No manual so I couldn't tell you any more specifics. Looks like it was a DC only model, lights, no sound. We ran it for a few inches and turned on the lights. No wear and any of the wheels

Didn't remember to look for a fire box glow which is important to me.
Going to their catalog it doesn't look like they are producing 1 gauge engines anymore. Can anyone comment. Axel Tillman from Train Li was kind enough to look at it with me and mentioned excellent detail and that he could install a ZYMO decoder and sound system into it.
I negotiated which seems to be a fair price based on condition and what their new HO brass models sell for.

What do you think; really like the gauge 1 models from across the pond.

Please advise


----------



## derPeter (Dec 26, 2010)

hallo bontrager,

have a look at their website

www.fulgurex.ch

you can select the language at right side..

greetings derPeter


----------



## bontrager (Apr 20, 2014)

der peter; thank you for the info.
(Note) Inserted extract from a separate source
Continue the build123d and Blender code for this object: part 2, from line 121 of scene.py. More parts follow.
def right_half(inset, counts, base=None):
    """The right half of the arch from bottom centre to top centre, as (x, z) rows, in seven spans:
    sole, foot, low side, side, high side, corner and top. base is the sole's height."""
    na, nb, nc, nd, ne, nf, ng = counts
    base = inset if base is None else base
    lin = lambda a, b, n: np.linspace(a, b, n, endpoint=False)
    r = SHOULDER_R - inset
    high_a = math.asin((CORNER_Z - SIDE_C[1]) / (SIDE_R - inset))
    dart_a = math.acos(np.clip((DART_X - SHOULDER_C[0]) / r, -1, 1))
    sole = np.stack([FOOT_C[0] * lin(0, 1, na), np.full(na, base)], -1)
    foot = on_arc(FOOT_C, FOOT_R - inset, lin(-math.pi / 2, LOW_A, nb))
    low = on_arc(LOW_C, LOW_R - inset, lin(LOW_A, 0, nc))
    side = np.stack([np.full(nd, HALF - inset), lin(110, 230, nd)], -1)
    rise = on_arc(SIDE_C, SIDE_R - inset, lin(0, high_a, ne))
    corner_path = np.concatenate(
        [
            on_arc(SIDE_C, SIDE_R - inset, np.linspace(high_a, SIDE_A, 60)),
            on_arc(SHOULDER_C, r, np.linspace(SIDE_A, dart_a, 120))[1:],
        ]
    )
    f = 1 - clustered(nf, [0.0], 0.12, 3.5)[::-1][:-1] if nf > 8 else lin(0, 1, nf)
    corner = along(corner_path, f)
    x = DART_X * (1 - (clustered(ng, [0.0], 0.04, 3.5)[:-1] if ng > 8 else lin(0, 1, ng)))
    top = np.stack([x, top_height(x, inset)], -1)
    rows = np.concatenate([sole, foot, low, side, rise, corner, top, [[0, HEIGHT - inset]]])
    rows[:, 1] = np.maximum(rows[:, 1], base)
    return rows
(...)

I checked the three catalogs that were listed and didn't see the model that was present at the large Scale train Show.

So it was probably made before 2010. Once I receive the model, I will send them a picture for identification and hopefully a manual


----------



## bbox (Jun 29, 2008)

It appears to be a BR 18 201. It was an East German experimental loco built to test high speed passenger equipment. It is a highly collectable model in Europe ( about US$ 10,000)- I wonder if the dealer knew what he had.

Bill Box


----------



## derPeter (Dec 26, 2010)

Hallo MLSers,

perhaps you mean this one ?

greetings from
derPeter


----------



## bontrager (Apr 20, 2014)

This looks to be the exact model that I purchased. It is at Trainli.com now waiting for DCC, sound and hopefully smoke to be added. The bottom of the smoke stack will have to be drilled through or somehow removed to do this.
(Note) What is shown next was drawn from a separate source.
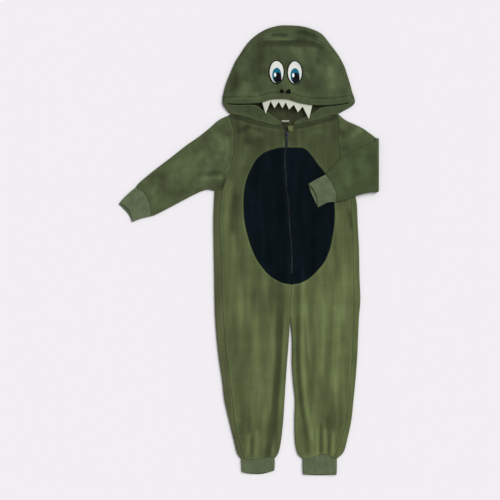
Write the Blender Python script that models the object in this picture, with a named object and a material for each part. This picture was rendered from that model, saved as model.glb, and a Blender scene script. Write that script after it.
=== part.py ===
"""A child's hooded animal jumpsuit in velour fleece, zipped up and laid flat on its back with one sleeve folded
over the chest. The cloth is a wall worked out from the garment's cut: each panel is an outline in plan, which is
triangulated, raised to the height at which it lies, and given its thickness. Run it with
blender --background --python part.py."""

import math
from collections import namedtuple

import bpy
import numpy as np
from mathutils import Vector
from mathutils.geometry import delaunay_2d_cdt

# Sizes are in millimetres in the garment's own frame: x runs to the wearer's left, y from the crotch up to the hood
# and z up from the surface that the garment lies on.
MM = 0.001

# Cloth thicknesses, and the gap that stays between pieces at a seam.
FLEECE = 2.0
RIB = 2.0
HEM = 3.8
FELT = 1.5
PATCH = 1.0
TAPE = 0.6
SEAM_GAP = 0.5
FOLD_END_GAP = 0.4

# At its outline the laid garment turns over in a roll of this radius, so the upper layer tops out at twice that.
ROLL = 3.2
TOP = 2 * ROLL
ROLL_RING = 0.45 * ROLL

# How far apart the points of an edge and of a panel's inside are.
EDGE_STEP = 11.0
ACROSS_STEP = 10.0
ALONG_STEP = 25.0

Crease = namedtuple("Crease", "height width path")
Layer = namedtuple("Layer", "outline side loft wall across along")

# The outline of the laid garment, in stretches that run from the first point named to the last.
NECK_RIGHT = (-134.5, 482)
NECK_LEFT = (118, 482)
ARMHOLE_TOP_RIGHT = (-141.5, 478)
UNDERARM_RIGHT = (-172.5, 301)
UNDERARM_LEFT = (157, 296)
CROTCH = (4.5, 0)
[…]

they converted an Accucraft K-28 for me and was able to have the smoke timed to the chuff using something called 'back emf"??? Can't wait to get it back.

The wheel configuration 2-3-1 in euro terms (USA= 2-6-2, we count the wheels).

So I would agree that it was a passenger engine. Thank you for the pictures.


----------



## Garratt (Sep 15, 2012)

bontrager, The chuff on your K-28 won't be timed using back EMF but back EMF could be used to sense when the loco is coasting so smoke can be minimized. 

Andrew


----------



## Totalwrecker (Feb 26, 2009)

A 4-6-2 is called a Pacific in the US and were usually fast passenger engines IF built with large drivers. I have seen small drivers under a small Pacific that was no racehorse....
Back EMF tells the sound when to accelerate an decelerate. You would need a sensor set to the valve position; say magnets on the back of a driver and a reed switch to read them, each piston has 2 strokes and there are 2 pistons, one a quarter revolution behind the first....
John


----------



## derPeter (Dec 26, 2010)

Hallo bontrager + all,
some infos to the original loco, the BR 18.201 is actual the fastest under steam (betriebsfähig) running loco (182,5 km/h), is a single piece, built 1961 for testing of the passenger-cars of DDR-industry, has 3-cylinders and oilfiring, now private owners..
see also the Wikipedia-site
http://de.wikipedia.org/wiki/DR_18_201

greetings from
derPeter


----------



## bontrager (Apr 20, 2014)

Well the engine is finally being worked on this week; doesn't look to be enough room for a smoke unit; sound unit has been programmed. Hope to have it by the end of next week. Will attempt to produce a small video running on rollers when received.

I have as of yet to have this engine in my possession since purchased almost 2 months ago.

Andrew, I am going to run the K28 again (only ran it once since received). If I remember correctly the smoke was timed to the chuff using what the installer referred to as "back emf" (since it didn't have a fly wheel). Will let you know and appreciate your comment..

love large scale/gauge 1; especially the Euro engines (hope this is the correct term???) and narrow gauge.


----------



## Dan Pierce (Jan 2, 2008)

Zimo decoders do have the smoke puffs timed to the chuffs and when slowing down or going downhill, zimo stops the puff and the chuff as real steam engines would coast when going downhill or slowing down, they would not be under power.

Back EMF controls this but it is not timed to the physical drivers unless there is a wheel sensor tied to the decoder input (IN3 on the MX69x series decoders) and activated by CV 268.


----------



## bontrager (Apr 20, 2014)

bontrager said:


> Well the engine is finally being worked on this week; doesn't look to be enough room for a smoke unit; sound unit has been programmed. Hope to have it by the end of next week. Will attempt to produce a small video running on rollers when received.
> 
> I have as of yet to have this engine in my possession since purchased almost 2 months ago.
> 
> ...



Installation is done; should have the engine tomorrow evening (no smoke, not enough room) but dcc and sound board installed. Was told that there is a female conductor announcement (probably in German).

As soon as I can get a charging cable (lost it) for my video camera, I will try to post a video of the engine running on rollers with the sound effects.

Also I do realize that an engine must have a flywheel for the smoke puff be accurately time to the drive revolutions like on current O gauge 3 rail from Lionel, Mth and others.

I'm psyched!

Thanx to all for your comments.


----------



## Dan Pierce (Jan 2, 2008)

That sound file has both male and female announcements.


----------